Much more has yet to be shown as the content and issue of all this, but here our purpose is to show that the instrument, purpose, and consummation of the whole creation is Christ - and Christ inclusive and corporate. Without Christ there is no purpose, no adequate motive, no hope, no goal, no justification, for existence. Without Christ there can be no world, no future, no harmony. All must be aimless, abortive, chaos, inexplicable, mockery, despair. This is the outlook of all that is "outside of Christ." Hence the great emphasis upon "In Christ."

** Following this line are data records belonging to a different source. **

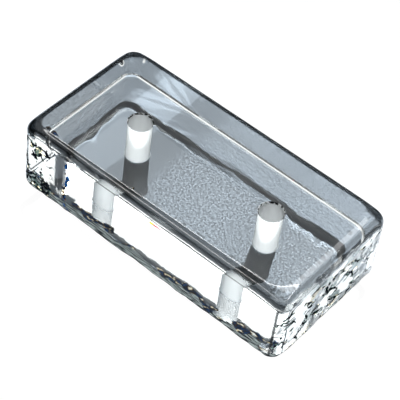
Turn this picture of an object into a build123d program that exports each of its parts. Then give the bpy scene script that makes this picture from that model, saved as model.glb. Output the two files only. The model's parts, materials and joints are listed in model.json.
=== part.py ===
"""Solid cast glass brick with two drilled rod holes, for dry-stacked or bonded glass walls."""

from build123d import *
import os

# Brick format, in millimetres
LENGTH = 200.0
WIDTH = 100.0
HEIGHT = 50.0

# Edges softened by the mould and by fire polishing
CORNER_RADIUS = 9.0
TOP_EDGE_RADIUS = 8.0
BED_EDGE_RADIUS = 5.0

# Rod holes, drilled right through from the top face to the bed face
HOLE_DIAMETER = 15.0
HOLE_SPACING = 100.0
MOUTH_CHAMFER = 0.6

# Extra reach of each cutting tool beyond the face that it cuts
CUT_OVERRUN = 1.0


def cast_body():
    """The brick before drilling: a box standing on Z = 0, centred on the Z axis, with every edge rounded."""
    body = Box(LENGTH, WIDTH, HEIGHT, align=(Align.CENTER, Align.CENTER, Align.MIN))
    body = fillet(body.edges().filter_by(Axis.Z), CORNER_RADIUS)
    body = fillet(body.edges().group_by(Axis.Z)[-1], TOP_EDGE_RADIUS)
    return fillet(body.edges().group_by(Axis.Z)[0], BED_EDGE_RADIUS)


def rod_hole():
    """The air that one drilled hole leaves on the Z axis: a round shaft with a ground chamfer at each mouth."""
    radius = HOLE_DIAMETER / 2
    flare = radius + MOUTH_CHAMFER + CUT_OVERRUN
    shaft_end = HEIGHT - MOUTH_CHAMFER
    half_section = Polyline(
        (0, -CUT_OVERRUN),
        (flare, -CUT_OVERRUN),
        (radius, MOUTH_CHAMFER),
        (radius, shaft_end),
        (flare, HEIGHT + CUT_OVERRUN),
        (0, HEIGHT + CUT_OVERRUN),
        close=True,
    )
    return revolve(Plane.XZ * make_face(half_section), Axis.Z)


def glass_block():
    """The whole brick, one piece of glass with its row of two holes along the length."""
    block = cast_body()
    for side in (-1, 1):
        block -= Pos(side * HOLE_SPACING / 2, 0, 0) * rod_hole()
    return block


os.makedirs("parts", exist_ok=True)
export_step(glass_block(), "parts/glass_block.step")
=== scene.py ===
"""Solid cast glass brick with two drilled rod holes, on a pale studio floor."""

import json
import math

import bpy
from mathutils import Matrix, Vector


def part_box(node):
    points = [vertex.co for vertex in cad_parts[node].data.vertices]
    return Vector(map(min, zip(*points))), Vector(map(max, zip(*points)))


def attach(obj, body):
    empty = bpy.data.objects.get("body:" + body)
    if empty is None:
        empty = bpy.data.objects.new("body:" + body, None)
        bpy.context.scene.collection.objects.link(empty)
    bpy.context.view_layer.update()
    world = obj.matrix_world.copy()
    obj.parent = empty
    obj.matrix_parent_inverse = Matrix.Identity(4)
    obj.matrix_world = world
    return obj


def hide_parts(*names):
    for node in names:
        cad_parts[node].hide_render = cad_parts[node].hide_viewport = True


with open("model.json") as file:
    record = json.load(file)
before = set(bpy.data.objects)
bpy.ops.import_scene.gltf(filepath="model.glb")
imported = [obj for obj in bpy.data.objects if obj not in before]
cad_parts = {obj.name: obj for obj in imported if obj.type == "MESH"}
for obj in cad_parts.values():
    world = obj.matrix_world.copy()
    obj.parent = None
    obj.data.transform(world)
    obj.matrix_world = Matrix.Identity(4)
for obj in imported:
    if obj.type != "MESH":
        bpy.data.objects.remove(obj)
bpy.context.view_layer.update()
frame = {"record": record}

MM = 0.001

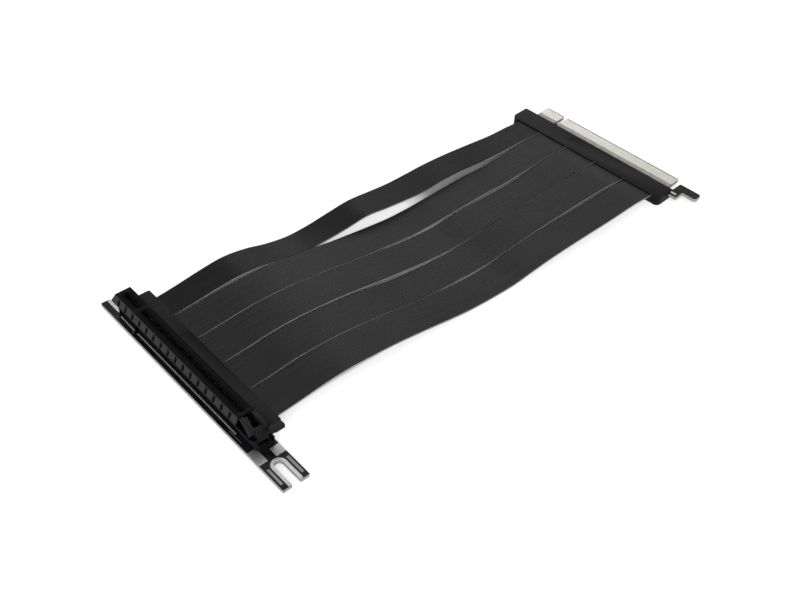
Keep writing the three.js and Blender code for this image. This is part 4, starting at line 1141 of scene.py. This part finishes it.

This surely is the "Mystery" so often referred to in the New Testament. It is the mystery of the universe so much explored and speculated about by philosophers, scientists, theologians, mystics. God reproducing Himself in a glorified humanity. Jesus the Archetypal Man. Incarnation is the key to the mystery and Church - Christ's Body - the corporate example and instrument. This explains the universe and gives the secret of all creation. In the light of this we understand why Christ is called the "Logos," and as such He is "the First and the Last," for Logos means Thought, Reason, Power, and the Personification of these.

In the beginning He creates all things. In the end He fills all things.